True. But we don't have self-replicating MEMSbots either, yet.
> > Which will be years, probably at least a century or two, later for most
> > such rocks. Humans usually aren't that patient. This may change in
> > a century or two, assuming greatly extended lifespans come into play,
> > but I'm talking about strategy to get space colonized *within* a single
> > century.
>
> You have to be assuming that nanotech development fails completely
> to believe that we will not be in space in a robust way within the
> next 50 years. I myself would place bets on the expansion occuring
> in the 2020-2030 time frame.
Mmm hmm. And I'm outlining a way to realize that, without having to
gamble on technology not yet developed. (Self-replicating nanotech
easily leads to space, but there's ways to space even if SRN fails.)

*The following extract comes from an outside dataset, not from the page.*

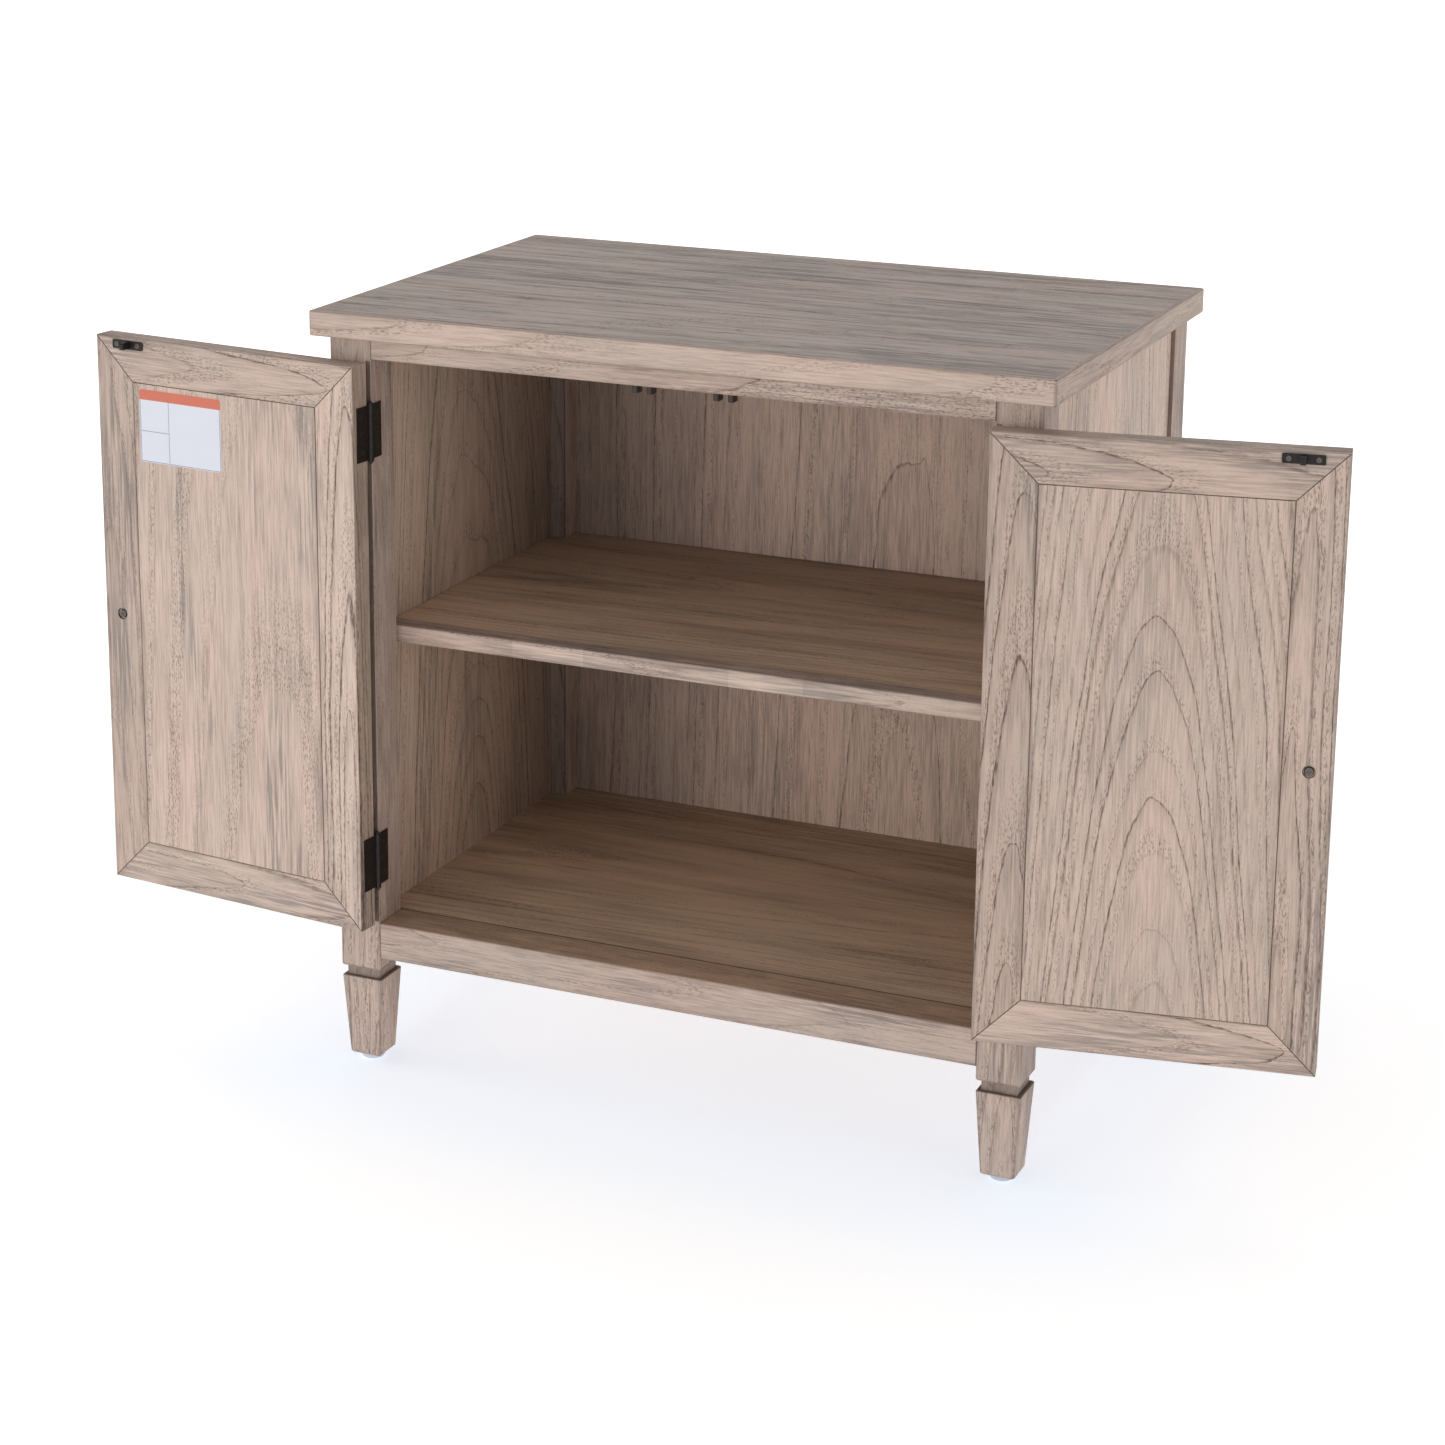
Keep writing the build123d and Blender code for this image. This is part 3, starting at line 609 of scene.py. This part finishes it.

> > Right now? $0, or close enough to make no difference. I'm not
> > kidding: NASA might well, say, boost its discarded shuttle fuel tanks
> > into orbit if someone where to pay it enough; design studies have even
> > been done on it.
>
> That simply isn't true. It looks to me like habitat space is worth
> something in the vicinity of $10-20 million per week (once the
> development costs are "sunk").
So, who pays the development costs? They'll easily outstrip $10-20
million per week amortized over anything short of a decade, and there
aren't any commercial places willing to put up that much money for
non-proven markets. (Governments might be able to, but their funding
is subject to political whims: rely on government funding, and you roll
the dice each year to see if your project still exists. The result is
something about as effective as post-Challenger NASA...)
> > Asteroid mining, *if one delivers the minerals to Earth to sell them*,
> > is one such activity.
>
> I don't think so. To get them to Earth reliably, without vaporizing most
> of your payload, you have to have controlled deceleration -- or sufficient
> manufacturing capability in space that the heat shield that you vaporize
> is made out of relatively worthless material. So you have to lift into
> orbit (a) fuel for deceleration; or (b) heat shield manufacturing capacity.
> I've never seen anything (and I've read a fair amount of literature on
> the topic) that suggests that the calculations for this have been done
> and can in fact produce a net profit.
Crude positioning can put the reject slag into heat shield position, so
(b) doesn't seem too difficult. Alternately, for (a), fuel for
deceleration could be mined from the asteroid itself (for some
asteroids). And there may be a third way: beamed energy launches have
been demonstrated, at least in prototype, but in reverse, they can
decelerate a payload that's dropping towards them.